- Born: c. 1833 Ireland
- Died: 20 April 1887 (aged 53-54) Ohio
- Buried: Mount Calvary Cemetery, Columbus, Ohio
- Allegiance: United States (Union)
- Branch: Army
- Service years: 1861-1865
- Rank: Private
- Unit: Company E, 2nd West Virginia Cavalry
- Conflicts: Appomattox, Virginia
- Awards: Medal of Honor

= Bernard Shields =

American soldier during Civil War

Bernard Shields (c. 1833 - 20 April 1887) was a private in the United States Army who was awarded the Medal of Honor for gallantry during the American Civil War. He was awarded the medal on 3 May 1865 for actions performed at the Battle of Appomattox Station in April 1865.

== Personal life ==
Shields was born in about 1833 in Ireland. He married Anna Friel and fathered four children. He died in Ohio on 20 April 1887 and was buried in Mount Calvary Cemetery in Columbus, Ohio.

== Military service ==
Shields enlisted in the Army on 19 September 1861 as a private and was assigned to Company K of the 2nd West Virginia Cavalry. On 23 November 1864 he was reassigned to Company E of the same unit. On 8 April 1865, at the Battle of Appomattox Station, he captured the flag of the Washington Artillery, a Confederate unit.

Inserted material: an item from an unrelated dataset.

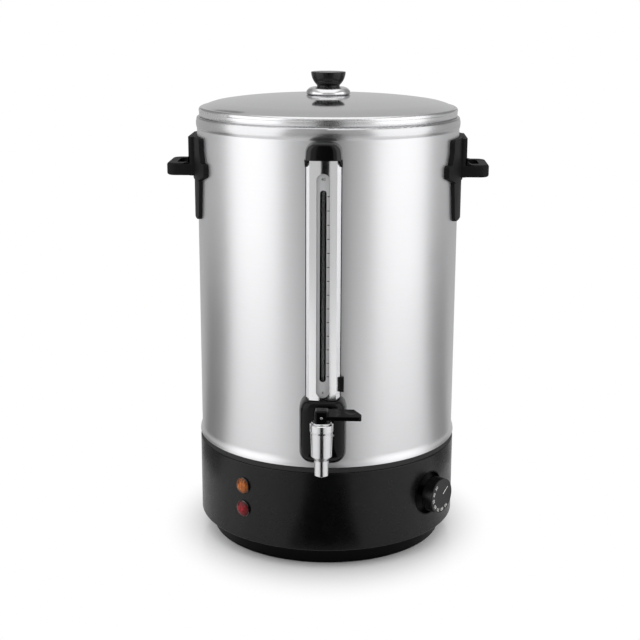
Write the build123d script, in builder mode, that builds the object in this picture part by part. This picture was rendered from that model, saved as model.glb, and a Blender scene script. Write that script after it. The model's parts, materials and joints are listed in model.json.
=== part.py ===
"""Electric hot water urn: a steel drum on a moulded base, with a level gauge, a lever tap and a lift-off lid.

Millimetres, +Z up, front towards -Y. The origin is on the floor, on the drum's axis.
"""

import os
from math import atan2, cos, degrees, radians, sin

from build123d import *

# ---------------------------------------------------------------- driving dimensions
# Drum
drum_radius = 180.0
drum_wall = 1.0
drum_height = 446.0
flare_out = 2.6  # the skirt that hides the joint with the base
flare_height = 12.0
rim_height = 16.0  # polished band under the lid
rim_bulge = 1.3
rim_width = 5.4  # across the rolled top edge
rim_lip = 7.5  # length of the turned-in edge
floor_rise = 6.0  # drum floor above the drum's lower edge
floor_flange = 9.0

# Base
base_step = 2.3  # the base stands this far outside the drum
base_top = 137.0
base_wall = 3.0
base_edge = 26.0  # lower edge of the housing, above the foot ring
base_edge_round = 1.5
flange_width = 28.0
shelf_width = 32.3
seal_height = 8.0  # rubber between the base and the drum
seal_width = 10.0
rib_drop = 34.0
rib_thickness = 2.5
foot_set_back = 10.3
foot_taper = 8.3
foot_land = 8.4
foot_ledge = 7.0
foot_rise = 1.5  # the tread stands this far out of the foot ring
tread_width = 4.0
tread_depth = 2.5
cover_recess = 3.3
cover_thickness = 1.2
pillar_inset = 43.0  # from the cover's edge
pillar_flats = 9.0
pillar_thread = 16.0
cover_screw_radius = 2.0
cover_screw_head = 4.4
cover_screw_length = 12.0
gland_height = 45.0
gland_bore = 4.1
gland_body = 8.0
gland_flange = 11.5
gland_spout = 9.0
block_width = 46.0
block_depth = 22.0
block_height = 20.0
block_inset = 37.0  # from the cover's edge

# Heater under the drum floor
plate_radius = 92.0
plate_thickness = 6.0
element_circle = 72.0
element_radius = 4.0
element_gap_angle = 50.0
element_leg = 17.0
ceramic_wall = 2.0
ceramic_base = 3.0
ceramic_sleeve = 7.0
tab_length = 9.0
tab_width = 6.3
tab_sheet = 0.8
bulb_radius = 3.0
bulb_length = 52.0

# Thermostat dial and lamps
dial_azimuth = 53.0
dial_drop = 53.0  # axis of the dial below the top of the base
dial_recess_radius = 29.5
dial_recess_wall = 1.5
dial_recess_depth = 8.3
dial_radius = 24.6
dial_length = 17.0
dial_stand_off = 3.5  # from the base wall to the back of the dial
shaft_radius = 3.0
shaft_depth = 14.0
thermostat_depth = 22.0
lamp_azimuth = -36.6
lamp_drop = 32.5  # axis of the upper lamp below the top of the base
lamp_spacing = 33.2
lamp_radius = 9.0
lamp_ring = 11.5
lamp_depth = 24.0

# Side handles
handle_drop = 25.3  # top of the handle below the top of the drum
handle_height = 111.2
handle_arm_drop = 54.0
handle_arm_height = 16.8
handle_depth = 30.5  # from the thick middle to the outside of the grip
handle_half_width = 40.0
handle_grip = 13.0
handle_gap = 48.0
handle_arm_fillet = 9.0
handle_grip_round = 3.0
plate_out = 6.0
tail_out = 4.5
core_out = 9.5
plate_half_width = 76.0
wing_half_width = 91.0
wing_height = 17.0
wing_round = 5.0
tail_half_width = 69.5
tail_tip_half_width = 63.0
handle_screw_drop = 24.7
handle_screw_spread = 7.5
handle_screw_radius = 2.5
handle_screw_head = 4.6

# Level gauge
rail_out = 4.2
rail_half_width = 23.0
rail_depth = 10.0  # before the drum's curve is cut out of it
rail_ear_height = 19.0
tube_gap = 7.6  # from the rail to the axis of the tube
tube_radius = 5.5
tube_bore = 4.2
seal_wall = 2.2
guard_gap = 12.2  # from the axis of the tube to the front of the guard
guard_crown = 2.6
guard_sheet = 0.8
guard_corner_half = 17.4
guard_foot_half = 22.3
plate_sheet = 0.8
window_width = 17.0
slot_width = 8.3
cap_drop = 16.0  # top of the gauge below the top of the drum
cap_wall = 1.3
cap_grow = 1.7
cap_roof = 6.0
cap_screw_drop = 8.0
tube_top_drop = 14.0
top_seal_height = 8.0
bottom_seal_height = 12.0
guard_top_drop = 19.0
cap_front_height = 22.0
cap_ear_height = 31.8
window_top_drop = 38.0
slot_top_drop = 59.0

# Tap housing
housing_half_width = 31.0
housing_rise = 8.5  # above the drum's lower edge
housing_height = 96.5
housing_lip = 4.0  # in front of the gauge's guard
housing_wall = 3.0
housing_corner = 10.0
housing_shoulder_width = 11.0
housing_shoulder_height = 17.0
housing_edge_round = 14.0
housing_round = 8.0
toe_depth = 24.0
toe_rise = 28.0
guard_bottom_drop = 5.7  # below the top of the tap housing
window_bottom_drop = 2.0
slot_bottom_rise = 18.0

# Tap
tap_overhang = 27.0  # from the housing's face to the axis of the tap
shank_rise = 44.5  # above the bottom of the tap housing
tube_rise = 27.0  # lower end of the sight tube above the shank's axis
shank_radius = 7.5
shank_bore = 5.0
nut_length = 7.0
nut_flats = 24.0
washer_radius = 12.0
washer_sheet = 4.0
tee_wall = 3.5
tap_below = 22.2  # the body's lower end below the shank's axis
tap_above = 26.5
collar_radius = 15.0
collar_height = 10.0
body_top_radius = 14.2
body_bottom_radius = 13.3
boss_radius = 10.5
chamber_radius = 10.0
chamber_below = 11.0
chamber_above = 6.0
bonnet_radius = 11.5
bonnet_rise = 2.0
nozzle_radius = 9.3
nozzle_bore = 6.2
nozzle_length = 21.1
spigot_length = 6.0
stem_radius = 3.0
cup_radius = 8.2
cup_height = 4.8
pin_rise = 9.2
pin_radius = 1.6
eye_radius = 4.6
eye_thickness = 6.4
hub_half = 8.75
hub_depth = 18.0
hub_rise = 8.9
lever_length = 50.5
lever_depth = 21.0
lever_thickness = 6.0
lever_rise = 4.0
lever_drop = 3.2  # the arm's lower face above the hub's
spring_wire = 0.6
spring_radius = 5.0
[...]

Shields' Medal of Honor citation reads:

The President of the United States of America, in the name of Congress, takes pleasure in presenting the Medal of Honor to Private Bernard Shields, United States Army, for extraordinary heroism on 8 April 1865, while serving with Company E, 2d West Virginia Cavalry, in action at Appomattox, Virginia, for capture of flag of the Washington Artillery (Confederate States of America).
— E. M. Stanton, Secretary of War

Shields was mustered out of the Army on 30 June 1865.